Now listed at 6’2 and 219 pounds, Ehlinger has better size and a more sturdy build than Buechele, which arguably makes him a better fit in Herman’s offense.
Back in early January, the new Longhorns head coach said that he believes that Buechele can run enough to be effective. However, given that the sophomore only had two runs of 14 or more yards on the season and two touchdowns, he doesn’t seem to have the upside of Ehlinger in that area.
Ehlinger also has a remarkable talent to put the ball into small windows on post routes in the deep middle of the field, whereas Buechele typically did his best work on deep passes down the sideline.
The ability to use arm strength, accuracy, and anticipation to beat good coverage is a talent that Ehlinger should be able to translate effectively to the next level — his interception rate in high school was 1.7 percent, a number that is close to elite for a college quarterback.

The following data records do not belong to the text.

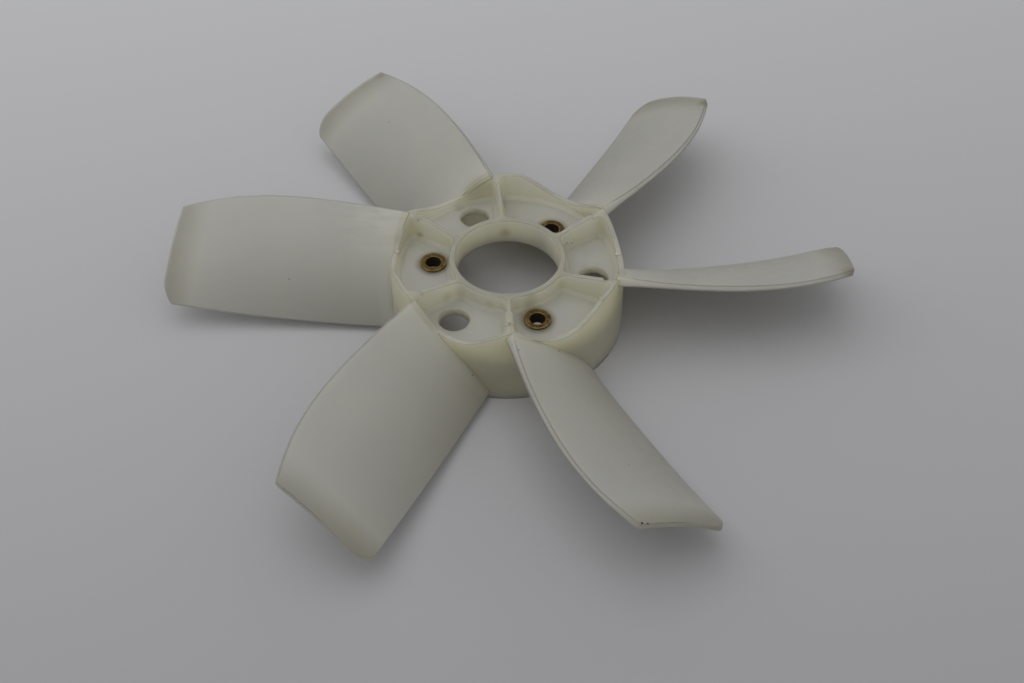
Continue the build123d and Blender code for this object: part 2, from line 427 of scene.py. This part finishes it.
    def _flow_marks(self, tree: Tree, place: Socket, tint: Socket) -> Socket:
        """Pale streaks where the melt ran out of the hub into a blade, drawn along the blade.

        Args:
            tree: the material's nodes.
            place: position on the piece.
            tint: the colour so far.

        Returns:
            The socket that gives the streaked colour.
        """
        stretch = {"operation": "MULTIPLY", 1: self.flow_stretch}
        along = add_node(tree, "ShaderNodeVectorMath", stretch, {0: place})
        streak = add_node(
            tree,
            "ShaderNodeTexNoise",
            {"Scale": 1 / (self.flow_mm * MM), "Detail": 3.0, "Distortion": 0.6},
            {"Vector": along.outputs[0]},
        )
        pale = add_node(tree, "ShaderNodeMapRange", self.flow_ramp.settings(), {0: streak.outputs[0]})
        start = self.flow_start
        gap = add_node(tree, "ShaderNodeVectorMath", {"operation": "DISTANCE", 1: start.centre}, {0: place})
        spread = Ramp(self.flow_core_mm, start.size, 1.0, 0.0, smooth=True)
        near = add_node(tree, "ShaderNodeMapRange", spread.settings(MM), {0: gap.outputs["Value"]})
        factors = {0: pale.outputs[0], 1: near.outputs[0]}
        share = add_node(tree, "ShaderNodeMath", {"operation": "MULTIPLY"}, factors)
        return add_node(
            tree,
            "ShaderNodeMix",
            {"data_type": "RGBA", 7: srgb(self.flow_colour)},
            {0: share.outputs[0], 6: tint},
        ).outputs[2]

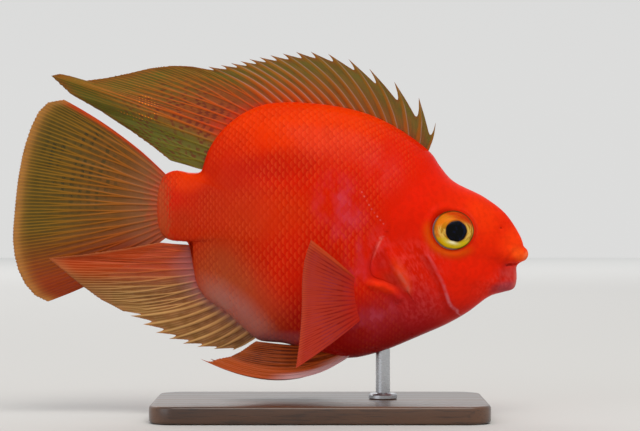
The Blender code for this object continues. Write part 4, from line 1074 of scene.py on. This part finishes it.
def make_fin(name, finish, rays, root_half, steps, rows, spiny=False, free=0.0, tip_half=0.16, web_half=0.14,
             wave=0.25, spine_width=0.75, ray_width=0.42):
    """A fin as a grid laid over its rays, thickened by a Solidify whose weight follows each ray.

    A spine is one ridge. A soft ray forks twice on its way out, into four fine branches.
    """
    count = len(rays)
    rays = np.array(rays, float)
    root_half, spiny, free = (np.broadcast_to(given, count) for given in (root_half, spiny, free))
    deselect()
    bpy.ops.mesh.primitive_grid_add(x_subdivisions=(count - 1) * steps, y_subdivisions=rows, size=2.0)
    fin = named(name)
    grid = read_points(fin)
    along = (grid[:, 0] + 1) / 2 * (count - 1)
    v = (grid[:, 1] + 1) / 2
    ray = np.minimum(along.astype(int), count - 2)
    part = along - ray
    nearest = np.clip(np.round(along).astype(int), 0, count - 1)
    off = along - nearest
    is_spine = spiny[nearest]
    notch = (1 - (1 - part) ** 8) * (1 - part) ** 0.8 * 1.15
    frayed = 0.004 * np.sin(along * 37.0) * np.sin(along * 11.3)
    reach_v = v * (1 - free[ray] * notch + frayed * ease(v, 0.8, 1.0))

    def at(which, t):
        t = t[:, None]
        return rays[which, 0] * (1 - t) ** 2 + rays[which, 1] * 2 * t * (1 - t) + rays[which, 2] * t**2

    first, second = at(ray, reach_v), at(ray + 1, reach_v)
    gap = np.linalg.norm(second - first, axis=1)
    fork_one = 0.25 * ease(v, 0.18, 0.55)
    fork_two = 0.125 * ease(v, 0.5, 0.85)
    branch = np.where(is_spine, np.abs(off), np.abs(np.abs(np.abs(off) - fork_one) - fork_two))
    width = np.where(is_spine, spine_width * (1 - 0.4 * v), ray_width * (1 - 0.45 * v))
    ridge = bell(branch * np.maximum(gap, 0.3), width)
    crest = root_half[nearest] * (1 - v) + tip_half * v
    half = web_half + np.maximum(crest - web_half, 0.02) * ridge
    waving = wave * np.sin(part * math.pi) * np.sin(v * 7.0 + ray * 1.7) * ease(v, 0.05, 0.4)
    sideways = np.cross(second - first, at(ray, np.clip(reach_v + 0.02, 0, 1)) - first)
    sideways /= np.maximum(np.linalg.norm(sideways, axis=1), 1e-6)[:, None]
    write_points(fin, first + (second - first) * part[:, None] + sideways * waving[:, None])
    lengths = np.linalg.norm(rays[:, 2] - rays[:, 0], axis=1)
    set_attributes(fin, ray=ridge, out=v, across=along / (count - 1), length=v * lengths[nearest],
                   stripe=0.5 - 0.5 * np.cos(part * 2 * math.pi * FIN_STRIPES), margin=ease(v, 0.88, 1.0),
                   # The next value marks where a painted highlight runs along each spine's front edge.
                   lead=np.where(is_spine, bell(off * gap + width, 0.28), 0.0))
    group = fin.vertex_groups.new(name="thickness")
    for index, weight in enumerate(half / half.max()):
        group.add([index], float(weight), "REPLACE")
    thicken = fin.modifiers.new("thicken", "SOLIDIFY")
    thicken.thickness = 2 * half.max() * MM
    thicken.offset = 0.0
    thicken.vertex_group = "thickness"
    apply_modifiers(fin)
    shade_smooth(fin, finish)
    return fin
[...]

He also has pocket presence that could also translate to college better than that of Buechele, who experienced significant issues as a freshman in that area by repeatedly demonstrating self-sacking behaviors.
Perhaps Ehlinger will have those same problems in college, too, but there is reason to believe, based on watching his film, that he has better instincts in that regard. Those instincts at times translated into his trademark jump passes, which he said he never practices, but just tend to show up on the field in certain moments.
So don’t be surprised if this is a close competition, if not one that Ehlinger wins outright at some point between now and early September.
Quarterback competitions don’t always go as amicably as the contest between Buechele and the departed Tyrone Swoopes last season and that should once again be the case with Buechele and Ehlinger, who have similar personalities.
“I think Shane is a great quarterback,” Ehlinger said of Buechele in an interview with Burnt Orange Nation. “He has that great arm and he fit Coach Gilbert’s offense really, really well. I would love the chance to compete against him. He’s a great guy and a great quarterback and competition is always good. Either way, we’re going to make each other better and at the end of the day, the best quarterback is going to play and the best quarterback needs to play. I hope that I get better and he gets better and may the best man win.”
That’s a politic answer as polished and media-savvy as an NFL quarterback with many years of experience talking to the media.
Such is Ehlinger’s maturity.
Combine that with his toughness and his football skills. The result is a head coach who already loves those attributes and a bright future looming at the University of Texas.